Let's be absolutely clear: I hate the irresponsibility of any company that says every 90 days lets change to whatever is lowest cost. This misses at least 2 important issues:
1) bit wise low costing by snapshot periods doesnt achieve low-costing over time; retailers who have a long-term relationshopw ith a supplier shopuld be able to give them an advance steer if they feel theye are losing edge rather than no warning, and over the middle-run this is always better for the retailer brand too. Indeed the number 1 cause of retailers losing brand leadership is chopping suppliers indiscriminately

2) the mentality doesnt ask whether for a cent more one could have maintained a responsibile approach rather than sent something into a terrifying spin; it was rumored a while back that Wal-mart nearly made a category decision that could have bankrupted a country (or at least ruined it main export business) without even realising that was the cost of the last 1% saving for the consumer

However, most of this FastCompany article was extraordinary biassed because there was little evidence that Wal-mart was randomly commiting tese irresponsibilities.

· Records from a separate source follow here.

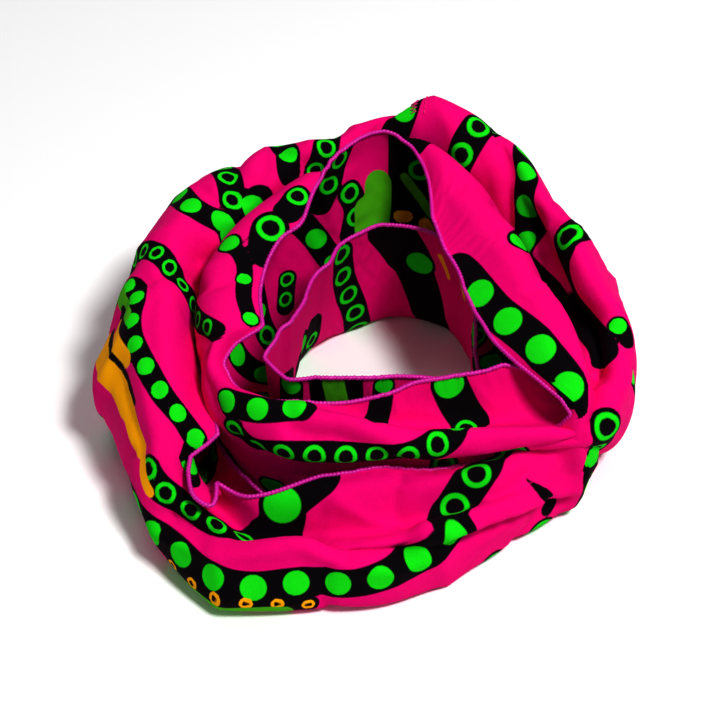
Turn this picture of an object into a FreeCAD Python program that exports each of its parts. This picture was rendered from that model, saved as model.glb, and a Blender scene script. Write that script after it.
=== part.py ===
import FreeCAD, Part
import math
import os

# Printed cotton loop scarf, worn doubled as a neck gaiter.
# One hemmed band of cloth, sewn end to end, goes twice round the neck opening.
# Frame: +Z up, +X to the right, -Y is the front. The origin is in the middle of the base.
# The cloth itself is a plain soft solid here: a tall flattened strand wound two turns,
# which crosses itself once, low under high, on the right-hand side.

SIZES = {
    # the ring that each turn follows, at the middle of the strand
    "inner_centre_x": 10.5,
    "inner_centre_y": 5.0,
    "inner_reach_x": 84.0,
    "inner_reach_y": 74.0,
    "outer_centre_x": 7.5,
    "outer_centre_y": 2.5,
    "outer_reach_x": 139.0,
    "outer_reach_y": 132.0,
    # heights of the strand's crest: the outer turn stands higher at the back than at the front
    "inner_crest": 82.0,
    "outer_crest_mean": 92.0,
    "outer_crest_swing": 27.0,
    # half the thickness of the strand: both turns are thicker at the front than at the back
    "inner_half_width": 13.0,
    "inner_width_swing": 3.0,
    "outer_half_width": 23.0,
    "outer_width_swing": 3.0,
    "crossing_half_width": 18.0,
    # where the two turns pass over each other
    "under_crest": 40.0,
    "over_floor": 50.0,
    "over_crest": 92.0,
    # how far the strand sinks below the base plane before it is cut flat
    "base_sink": 4.0,
    "base_cutter": 420.0,
    # threads
    "hem_thread_half": 2.0,
    "seam_thread_half": 0.6,
    "thread_gap": 0.5,
    "seam_allowance": 8.0,
}

STATIONS_PER_TURN = 16
TURNS = 2
CROSSING_AZIMUTH = -20.0      # degrees from +X, anticlockwise seen from above
CROSSING_SPREAD = 58.0        # degrees that the change of turn takes, each side
OUTLINE_POLES = 12            # points round the strand's oval outline
THREAD_POLES = 6              # points round a thread's outline
UPPER_HEM_ANGLE = 90.0        # place of each hem round the strand, from straight out
LOWER_HEM_ANGLE = -18.0
SEAM_AZIMUTH = 80.0           # the join lies at the back, on the outside of the outer turn
SEAM_SPAN = 62.0              # degrees of the strand's outline that the join covers, each way

doc = FreeCAD.newDocument("loop_scarf")
sheet = doc.addObject("Spreadsheet::Sheet", "Sizes")
sheet.Label = "sizes"
for row, (alias, value) in enumerate(SIZES.items(), start=1):
    sheet.set(f"A{row}", alias)
    sheet.set(f"B{row}", str(value))
    sheet.setAlias(f"B{row}", alias)
doc.recompute()


def size(alias):
    """A driving dimension, read back from the sheet."""
    return float(sheet.get(alias))


def cell(alias):
    """How an expression names one of the driving dimensions."""
    return f"<<sizes>>.{alias}"


def smooth(x):
    """0 below 0, 1 above 1, and an even S between them."""
    x = min(max(x, 0.0), 1.0)
    return x * x * (3.0 - 2.0 * x)


def mix(a, b, share):
    return a + (b - a) * share


def fullness(poles):
    """A smooth outline runs inside its poles; this puts the poles out by as much."""
    return 3.0 / (2.0 + math.cos(2.0 * math.pi / poles))


def outer_share(travel):
    """0 on the inner turn and 1 on the outer turn, for degrees travelled from the crossing."""
    leaving = smooth(travel / (2.0 * CROSSING_SPREAD) + 0.5)
    joining = smooth((travel - 360.0) / (2.0 * CROSSING_SPREAD) + 0.5)
    leaving_again = smooth((travel - 720.0) / (2.0 * CROSSING_SPREAD) + 0.5)
    return 1.0 - leaving + joining - leaving_again


def squeeze(travel, centre):
    """1 at the crossing, falling to 0 where the turns lie side by side."""
    return smooth(1.4 - 1.4 * abs(travel - centre) / CROSSING_SPREAD)


class Station:
    """The strand's middle, outward direction, half height and half width at one place."""

    def __init__(self, travel, swell=1.0):
        self.azimuth = CROSSING_AZIMUTH + travel
        across = math.cos(math.radians(self.azimuth))
        along = math.sin(math.radians(self.azimuth))
        self.outward = FreeCAD.Vector(across, along, 0.0)
        share = outer_share(travel)
        under = max(squeeze(travel, 0.0), squeeze(travel, 720.0))
        over = squeeze(travel, 360.0)

        inner_x = size("inner_centre_x") + size("inner_reach_x") * across * swell
        inner_y = size("inner_centre_y") + size("inner_reach_y") * along * swell
        outer_x = size("outer_centre_x") + size("outer_reach_x") * across * swell
        outer_y = size("outer_centre_y") + size("outer_reach_y") * along * swell
        outer_crest = size("outer_crest_mean") + size("outer_crest_swing") * along

        crest = mix(size("inner_crest"), outer_crest, share)
        crest = mix(crest, size("under_crest"), under)
        crest = mix(crest, size("over_crest"), over)
        floor = mix(-size("base_sink"), size("over_floor"), over)
        inner_width = size("inner_half_width") - size("inner_width_swing") * along
        outer_width = size("outer_half_width") - size("outer_width_swing") * along
        width = mix(inner_width, outer_width, share)

        self.half_width = mix(width, size("crossing_half_width"), max(under, over))
        self.half_height = (crest - floor) / 2.0
        middle_x = mix(inner_x, outer_x, share)
        middle_y = mix(inner_y, outer_y, share)
        self.middle = FreeCAD.Vector(middle_x, middle_y, (crest + floor) / 2.0)

    def on_outline(self, degrees, beyond=0.0):
        """A point of the oval outline, or one a little beyond it."""
        out = (self.half_width + beyond) * math.cos(math.radians(degrees))
        up = (self.half_height + beyond) * math.sin(math.radians(degrees))
        return self.middle + self.outward * out + FreeCAD.Vector(0.0, 0.0, up)


count = STATIONS_PER_TURN * TURNS
spread = fullness(STATIONS_PER_TURN)
stations = [Station(index * 360.0 / STATIONS_PER_TURN, spread) for index in range(count)]


def closed_tube(rings):
    """A smooth solid that closes both along its run and round its outline."""
    surface = Part.BSplineSurface()
    along, around = len(rings), len(rings[0])
    along_knots = list(range(along + 1))
    around_knots = list(range(around + 1))
    surface.buildFromPolesMultsKnots(
        rings, [1] * len(along_knots), [1] * len(around_knots),
        along_knots, around_knots, True, True, 3, 3)
    solid = Part.Solid(Part.Shell([surface.toShape()]))
    if solid.Volume < 0.0:
        solid.reverse()
    return solid


def computed(name, shape):
    item = doc.addObject("Part::Feature", name)
    item.Label = name
    item.Shape = shape
    item.Placement = FreeCAD.Placement()
    return item


def make_panel():
    """The cloth: an oval strand wound two turns and cut flat where it rests."""
    swell = fullness(OUTLINE_POLES)
    angles = [360.0 * j / OUTLINE_POLES for j in range(OUTLINE_POLES)]
    rings = []
    for spot in stations:
        outline = [spot.on_outline(angle) for angle in angles]
        rings.append([spot.middle + (point - spot.middle) * swell for point in outline])
    strand = computed("strand", closed_tube(rings))

    below = doc.addObject("Part::Box", "below_base")
    below.setExpression("Length", cell("base_cutter"))
    below.setExpression("Width", cell("base_cutter"))
    below.setExpression("Height", f"{cell('base_sink')} * 4")
    below.setExpression("Placement.Base.x", f"0 - {cell('base_cutter')} / 2")
    below.setExpression("Placement.Base.y", f"0 - {cell('base_cutter')} / 2")
    below.setExpression("Placement.Base.z", f"0 - {cell('base_sink')} * 4")

    panel = doc.addObject("Part::Cut", "panel")
    panel.Base = strand
    panel.Tool = below
    panel.Label = "printed_panel"
    return panel


def make_hem(label, degrees):
    """The thread that binds one long edge, just clear of the cloth that it is sewn to."""
    half = size("hem_thread_half")
    swell = fullness(THREAD_POLES)
    rings = []
    for spot in stations:
        middle = spot.on_outline(degrees, half + size("thread_gap"))
        ring = []
        for j in range(THREAD_POLES):
            turn = 2.0 * math.pi * j / THREAD_POLES
            out = spot.outward * (half * swell * math.cos(turn))
            up = FreeCAD.Vector(0.0, 0.0, half * swell * math.sin(turn))
            ring.append(middle + out + up)
        rings.append(ring)
    return computed(label, closed_tube(rings))


def make_seam(label, shift):
    """A row of stitching across the band, round the outside of the outer turn at the back."""
    spot = Station(SEAM_AZIMUTH - CROSSING_AZIMUTH + 360.0)
    beyond = size("seam_thread_half") + size("thread_gap") * 2.0
    up = FreeCAD.Vector(0.0, 0.0, 1.0)
    upright = FreeCAD.Rotation(up, spot.outward, up.cross(spot.outward), "XYZ")
    sideways = up.cross(spot.outward) * shift

    path = doc.addObject("Part::Ellipse", f"{label}_path")
    path.MajorRadius = spot.half_height + beyond
    path.MinorRadius = spot.half_width + beyond
    path.Angle1 = 90.0 - SEAM_SPAN
    path.Angle2 = 90.0 + SEAM_SPAN
    path.Placement = FreeCAD.Placement(spot.middle + sideways, upright)
    doc.recompute()

    edge = path.Shape.Edges[0]
    start = edge.valueAt(edge.FirstParameter)
    heading = FreeCAD.Rotation(up, edge.tangentAt(edge.FirstParameter))
    bead = doc.addObject("Part::Circle", f"{label}_bead")
    bead.setExpression("Radius", cell("seam_thread_half"))
    bead.Placement = FreeCAD.Placement(start, heading)

    seam = doc.addObject("Part::Sweep", label)
    seam.Sections = [bead]
    seam.Spine = (path, ["Edge1"])
    seam.Solid = True
    seam.Frenet = True
    seam.Label = label
    return seam


nodes = [
    make_panel(),
    make_hem("upper_hem_thread", UPPER_HEM_ANGLE),
    make_hem("lower_hem_thread", LOWER_HEM_ANGLE),
    make_seam("join_seam_stitches", 0.0),
    make_seam("join_seam_overlock_thread", size("seam_allowance")),
]
doc.recompute()

for item in doc.Objects:
    if "Invalid" in item.State or "Error" in item.State:
        raise SystemExit(f"{item.Label} failed: {item.State}")

os.makedirs("parts", exist_ok=True)
for node in nodes:
    shape = node.Shape
    if shape.isNull() or not shape.isValid():
        raise SystemExit(f"{node.Label} has no valid shape")
    box = shape.BoundBox
    low = [round(value, 1) for value in (box.XMin, box.YMin, box.ZMin)]
    high = [round(value, 1) for value in (box.XMax, box.YMax, box.ZMax)]
    print(node.Label, len(shape.Solids), "solid", round(shape.Volume / 1000.0, 2), "cm3", low, high)
    shape.exportStep(f"parts/{node.Label}.step")
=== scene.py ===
import math

import bpy
import numpy as np
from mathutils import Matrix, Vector


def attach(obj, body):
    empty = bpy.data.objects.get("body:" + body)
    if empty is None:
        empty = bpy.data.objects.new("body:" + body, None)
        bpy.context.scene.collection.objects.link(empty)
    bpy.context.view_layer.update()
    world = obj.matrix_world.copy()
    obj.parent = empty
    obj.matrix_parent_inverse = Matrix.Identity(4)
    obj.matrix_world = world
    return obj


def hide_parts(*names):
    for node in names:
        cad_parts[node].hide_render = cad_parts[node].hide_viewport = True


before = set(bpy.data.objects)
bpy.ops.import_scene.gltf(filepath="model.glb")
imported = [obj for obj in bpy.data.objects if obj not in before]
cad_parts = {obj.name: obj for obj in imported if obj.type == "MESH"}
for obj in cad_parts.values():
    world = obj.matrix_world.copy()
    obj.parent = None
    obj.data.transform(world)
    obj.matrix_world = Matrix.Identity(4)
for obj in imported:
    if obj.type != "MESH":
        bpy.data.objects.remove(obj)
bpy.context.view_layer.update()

# A printed cotton loop scarf, doubled into a ring as a neck gaiter.
# One band of cloth goes round the neck opening twice. Everything is built in millimetres
# in cylindrical coordinates about the neck's axis, then scaled to metres.

MM = 0.001

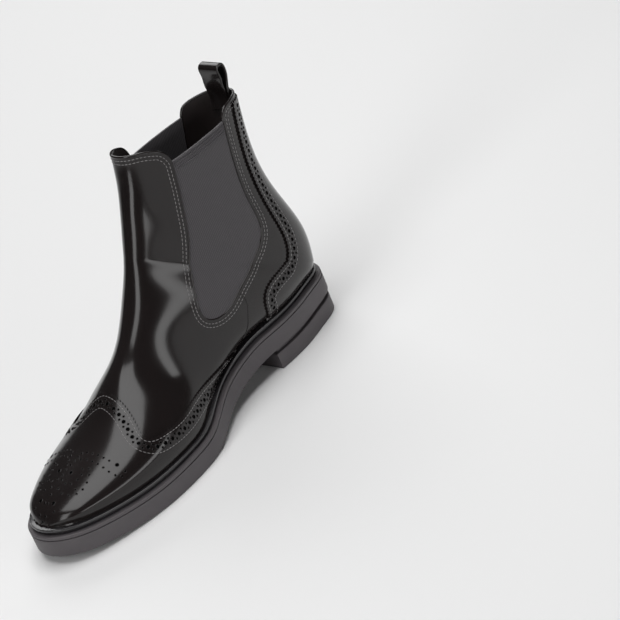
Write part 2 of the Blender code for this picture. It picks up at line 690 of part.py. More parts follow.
def build_pull_loop(lift):
    """Leather strip folded into a loop, its two tails inside the back of the collar."""
    collar = side_points([COLLAR_LINE[-2]])[0]
    around = np.linspace(1.3, 2, 60)
    back = last_points(around, np.ones(60), 1)
    foot = np.array([np.interp(z, back[:, 2], back[:, 0]) for z in (collar[1] - LOOP_TAIL, collar[1])])
    inside = lift + WALL + LOOP_GAP + LOOP_STRAP / 2
    rear = [(foot[0] + inside, collar[1] - LOOP_TAIL), (foot[1] + inside, collar[1])]
    step = LOOP_STRAP + 1.5 * CLEARANCE
    crown = [
        (foot[1] + inside - 0.0008, collar[1] + 0.20 * LOOP_RISE),
        (foot[1] + inside - 0.0030, collar[1] + 0.62 * LOOP_RISE),
        (foot[1] + inside - 0.0014, collar[1] + 0.86 * LOOP_RISE),
        (foot[1] + inside + 0.0026, collar[1] + 0.84 * LOOP_RISE),
        (foot[1] + inside + 0.0034, collar[1] + 0.60 * LOOP_RISE),
        (foot[1] + inside + 0.0022 + step * 0.4, collar[1] + 0.20 * LOOP_RISE),
    ]
    front = [(x + step, z) for x, z in rear[::-1]]
    line = smooth_line([*rear, *crown, *front], 22)
    tangent = np.gradient(line, axis=0)
    tangent /= np.linalg.norm(tangent, axis=1)[:, None]
    normal = np.stack([-tangent[:, 1], tangent[:, 0]], 1)
    bow = 0.0022 * np.clip(1 - (line[:, 1] - collar[1]) / (0.5 * LOOP_RISE), 0, 1)
    bm = bmesh.new()
    sheets = []
    for offset in (LOOP_STRAP / 2, -LOOP_STRAP / 2):
        sheet = []
        for share in np.linspace(-1, 1, 5):
            points = line + normal * offset
            sheet.append([bm.verts.new((x + b * share ** 2, share * LOOP_WIDTH / 2, z))
                          for (x, z), b in zip(points, bow)])
        sheets.append(sheet)
    for sheet in sheets:
        for first, second in zip(sheet, sheet[1:]):
            bridge(bm, first, second, closed=False)
    for k in (0, -1):
        bridge(bm, sheets[0][k], sheets[1][k], closed=False)
        bridge(bm, [row[k] for row in sheets[0]], [row[k] for row in sheets[1]], closed=False)
    return add_object("pull_loop", bm, *LEATHER)


def main():
    for thing in list(bpy.data.objects):
        bpy.data.objects.remove(thing)
    lift = (OVERLAY + CLEARANCE) / 2
    pieces = [
        build_outsole(),
        build_heel(),
        build_welt(),
        build_insole(lift),
        build_upper(lift),
        build_gore("gore_medial", 1, lift),
        build_gore("gore_lateral", -1, lift),
        build_toe_cap(lift),
        build_counter(lift),
        build_pull_loop(lift),
    ]
    boot = bpy.data.objects.new("boot", None)
    bpy.context.scene.collection.objects.link(boot)
    ring = edge(240)
    boot.location.y = -(ring[:, 1].max() + ring[:, 1].min()) / 2
    for piece in pieces:
        piece.parent = boot


main()
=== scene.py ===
import math
import bpy
import numpy as np
from mathutils import Matrix, Vector
from mathutils.bvhtree import BVHTree


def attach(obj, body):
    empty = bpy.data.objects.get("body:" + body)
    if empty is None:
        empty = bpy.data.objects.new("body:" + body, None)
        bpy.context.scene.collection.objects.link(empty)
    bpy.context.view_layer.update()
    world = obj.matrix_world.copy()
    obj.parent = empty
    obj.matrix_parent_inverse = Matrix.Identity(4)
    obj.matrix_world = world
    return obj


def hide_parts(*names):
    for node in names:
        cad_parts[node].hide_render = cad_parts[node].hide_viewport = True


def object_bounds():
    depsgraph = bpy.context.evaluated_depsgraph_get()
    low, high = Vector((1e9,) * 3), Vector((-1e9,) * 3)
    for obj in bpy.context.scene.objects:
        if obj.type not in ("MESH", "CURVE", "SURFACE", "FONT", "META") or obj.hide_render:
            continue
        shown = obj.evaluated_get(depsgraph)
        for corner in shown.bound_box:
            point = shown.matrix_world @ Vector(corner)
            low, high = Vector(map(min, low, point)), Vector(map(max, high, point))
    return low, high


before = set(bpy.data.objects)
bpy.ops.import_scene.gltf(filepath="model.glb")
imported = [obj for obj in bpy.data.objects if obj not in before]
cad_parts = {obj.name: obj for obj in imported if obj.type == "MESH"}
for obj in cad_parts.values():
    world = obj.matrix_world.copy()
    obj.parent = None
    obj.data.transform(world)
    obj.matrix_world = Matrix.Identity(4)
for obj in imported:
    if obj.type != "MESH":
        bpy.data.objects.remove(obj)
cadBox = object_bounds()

mm = 0.001

# driving sizes of the boot, in metres, the same as the CAD model's
boot = {
    "soleLength": 0.285, "ballWidth": 0.0987, "heelLength": 0.077, "heelHeight": 0.0149,
    "toeSpring": 0.0068, "treadStart": 0.61, "springStart": 0.70, "toeTurn": 0.035,
    "bandHeight": 0.0151, "weltHeight": 0.0040, "weltLedge": 0.0052, "clearance": 0.0003,
    "instepRise": 0.086, "legRise": 0.0686, "backRise": 0.1377,
    "upperSkin": -0.00065, "wall": 0.0018, "overlaySkin": 0.00065, "overlay": 0.0012,
}

# sole outline: share of the length from the heel, half widths as shares of the ball, welt ledge
outlineRows = [
    (0.02, 0.179, 0.137, 0.80), (0.07, 0.255, 0.247, 0.80), (0.15, 0.300, 0.333, 0.85),
    (0.25, 0.305, 0.360, 1.00), (0.35, 0.276, 0.365, 1.20), (0.45, 0.317, 0.418, 1.25),
    (0.55, 0.442, 0.490, 1.10), (0.65, 0.488, 0.512, 1.00), (0.74, 0.481, 0.484, 1.00),
    (0.82, 0.437, 0.419, 1.05), (0.90, 0.359, 0.311, 1.15), (0.96, 0.263, 0.197, 1.30),
]

# sections of the last from the toe to the collar: front, instep, leg, seat, back, medial, lateral,
# widest, crown inside, crown outside, wall, crest
lastRows = [
    (1.000, 0.000, 0.000, 1.000, 0.000, 0.035, 0.035, 0.60, 2.00, 2.00, 2.40, 0.000),
    (0.990, 0.070, 0.000, 0.987, 0.000, 0.081, 0.071, 0.60, 2.00, 1.90, 2.40, 0.000),
    (0.972, 0.122, 0.000, 0.959, 0.000, 0.132, 0.111, 0.62, 2.00, 1.80, 2.40, 0.000),
    (0.937, 0.176, 0.000, 0.919, 0.000, 0.182, 0.147, 0.66, 2.00, 1.70, 2.30, 0.000),
    (0.891, 0.229, 0.000, 0.864, 0.000, 0.223, 0.182, 0.70, 2.00, 1.60, 2.30, 0.000),
    (0.826, 0.299, 0.000, 0.784, 0.000, 0.253, 0.218, 0.72, 2.00, 1.45, 2.30, 0.000),
    (0.753, 0.390, 0.000, 0.678, 0.000, 0.263, 0.258, 0.74, 2.00, 1.40, 2.30, 0.005),
    (0.681, 0.522, 0.000, 0.550, 0.000, 0.263, 0.279, 0.74, 2.00, 1.55, 2.30, 0.005),
    (0.612, 0.668, 0.000, 0.403, 0.000, 0.274, 0.289, 0.72, 2.00, 1.65, 2.30, 0.010),
    (0.553, 0.829, 0.000, 0.257, 0.000, 0.284, 0.299, 0.70, 2.10, 1.80, 2.40, 0.010),
    (0.502, 1.000, 0.000, 0.111, 0.000, 0.289, 0.304, 0.68, 2.10, 2.00, 2.50, 0.000),
    (0.470, 1.000, 0.208, 0.000, 0.000, 0.291, 0.306, 0.66, 2.10, 2.10, 2.70, 0.000),
    (0.445, 1.000, 0.394, -0.012, 0.184, 0.287, 0.300, 0.62, 2.10, 2.10, 2.70, 0.000),
    (0.423, 1.000, 0.567, 0.010, 0.402, 0.261, 0.274, 0.58, 2.10, 2.10, 2.60, 0.000),
    (0.404, 1.000, 0.727, 0.025, 0.598, 0.242, 0.243, 0.54, 2.20, 2.20, 2.50, 0.000),
    (0.393, 1.000, 0.849, 0.019, 0.780, 0.228, 0.228, 0.52, 2.30, 2.30, 2.50, 0.000),
    (0.384, 1.000, 0.987, -0.002, 0.998, 0.220, 0.218, 0.50, 2.40, 2.40, 2.50, 0.000),
    (0.382, 1.000, 1.060, -0.008, 1.060, 0.218, 0.216, 0.50, 2.40, 2.40, 2.50, 0.000),
]
backRow, frontRow = lastRows[-2][3], lastRows[-2][0]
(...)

Moreover, it failed to point out that far huger waste in the US supermarket industry is caused by all the deal promotions which most other supermarket chains indulge but Wal-Mart largely put a stop to. In truth, most supermarket categories have climbed in cost to the consumer over the years with more and more marketing budgets for ads, and coupons and others specials - so much so that in spite of its larger market, a lot of American products that used to be cheaper in the US than the UK are now more expensive. Much of this reflects a sales culture where the idea is to offer a 50% off bargain once every 6 weeks we trade the product at 20% over its average price the rest of the time. This is always high costing, always wasting consumer time, and by and large Wal-Mart has stopped this extremely inefficient marketing from getting worse. Very wasteful and image-ridden marketing far from people realities by the manufacturer brand themselves is the number 1 cause of lost work in America, not Wal-Mart's particular stance. Get tuned to people responsibility-branding and then your product would not be substitutable anyway.